Extract every line below, verbatim.

----------------

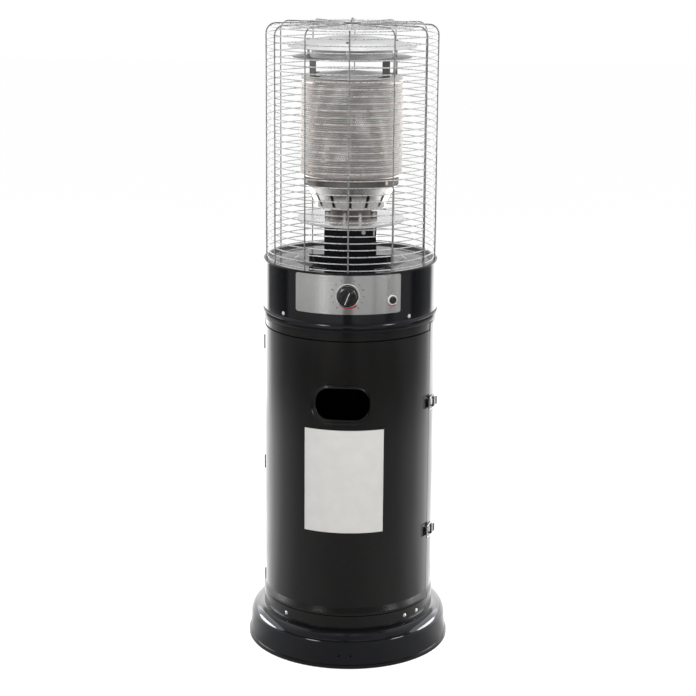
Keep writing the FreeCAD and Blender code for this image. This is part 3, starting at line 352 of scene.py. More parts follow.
class Form:
    """Mesh that is put together from rows of corners."""

    def __init__(self) -> None:
        """Start with no corners."""
        self.mesh = bmesh.new()

    def row(self, points: Iterable[Sequence[float]]) -> Corners:
        """Add one corner at each point."""
        return [self.mesh.verts.new(point) for point in points]

    def skin(self, rows: Sequence[Corners], closed: bool = True, endless: bool = False) -> None:
        """Join neighbouring rows with faces.

        Args:
            rows: Rows that all have the same number of corners.
            closed: True where each row's last corner joins its first.
            endless: True where the last row joins the first one.
        """
        pairs = list(zip(rows, rows[1:]))
        if endless:
            pairs.append((rows[-1], rows[0]))
        count = len(rows[0])
        for first, second in pairs:
            for index in range(count if closed else count - 1):
                nearby = (index + 1) % count
                self.mesh.faces.new((first[index], first[nearby], second[nearby], second[index]))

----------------

- _THE COMPLETED TASK_
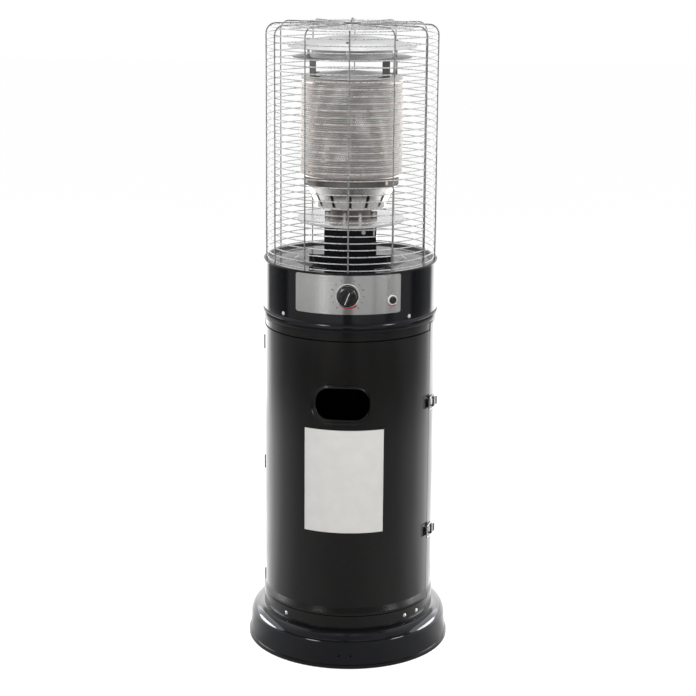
Keep writing the FreeCAD and Blender code for this image. This is part 3, starting at line 352 of scene.py. More parts follow.
class Form:
    """Mesh that is put together from rows of corners."""

    def __init__(self) -> None:
        """Start with no corners."""
        self.mesh = bmesh.new()

    def row(self, points: Iterable[Sequence[float]]) -> Corners:
        """Add one corner at each point."""
        return [self.mesh.verts.new(point) for point in points]

    def skin(self, rows: Sequence[Corners], closed: bool = True, endless: bool = False) -> None:
        """Join neighbouring rows with faces.

        Args:
            rows: Rows that all have the same number of corners.
            closed: True where each row's last corner joins its first.
            endless: True where the last row joins the first one.
        """
        pairs = list(zip(rows, rows[1:]))
        if endless:
            pairs.append((rows[-1], rows[0]))
        count = len(rows[0])
        for first, second in pairs:
            for index in range(count if closed else count - 1):
                nearby = (index + 1) % count
                self.mesh.faces.new((first[index], first[nearby], second[nearby], second[index]))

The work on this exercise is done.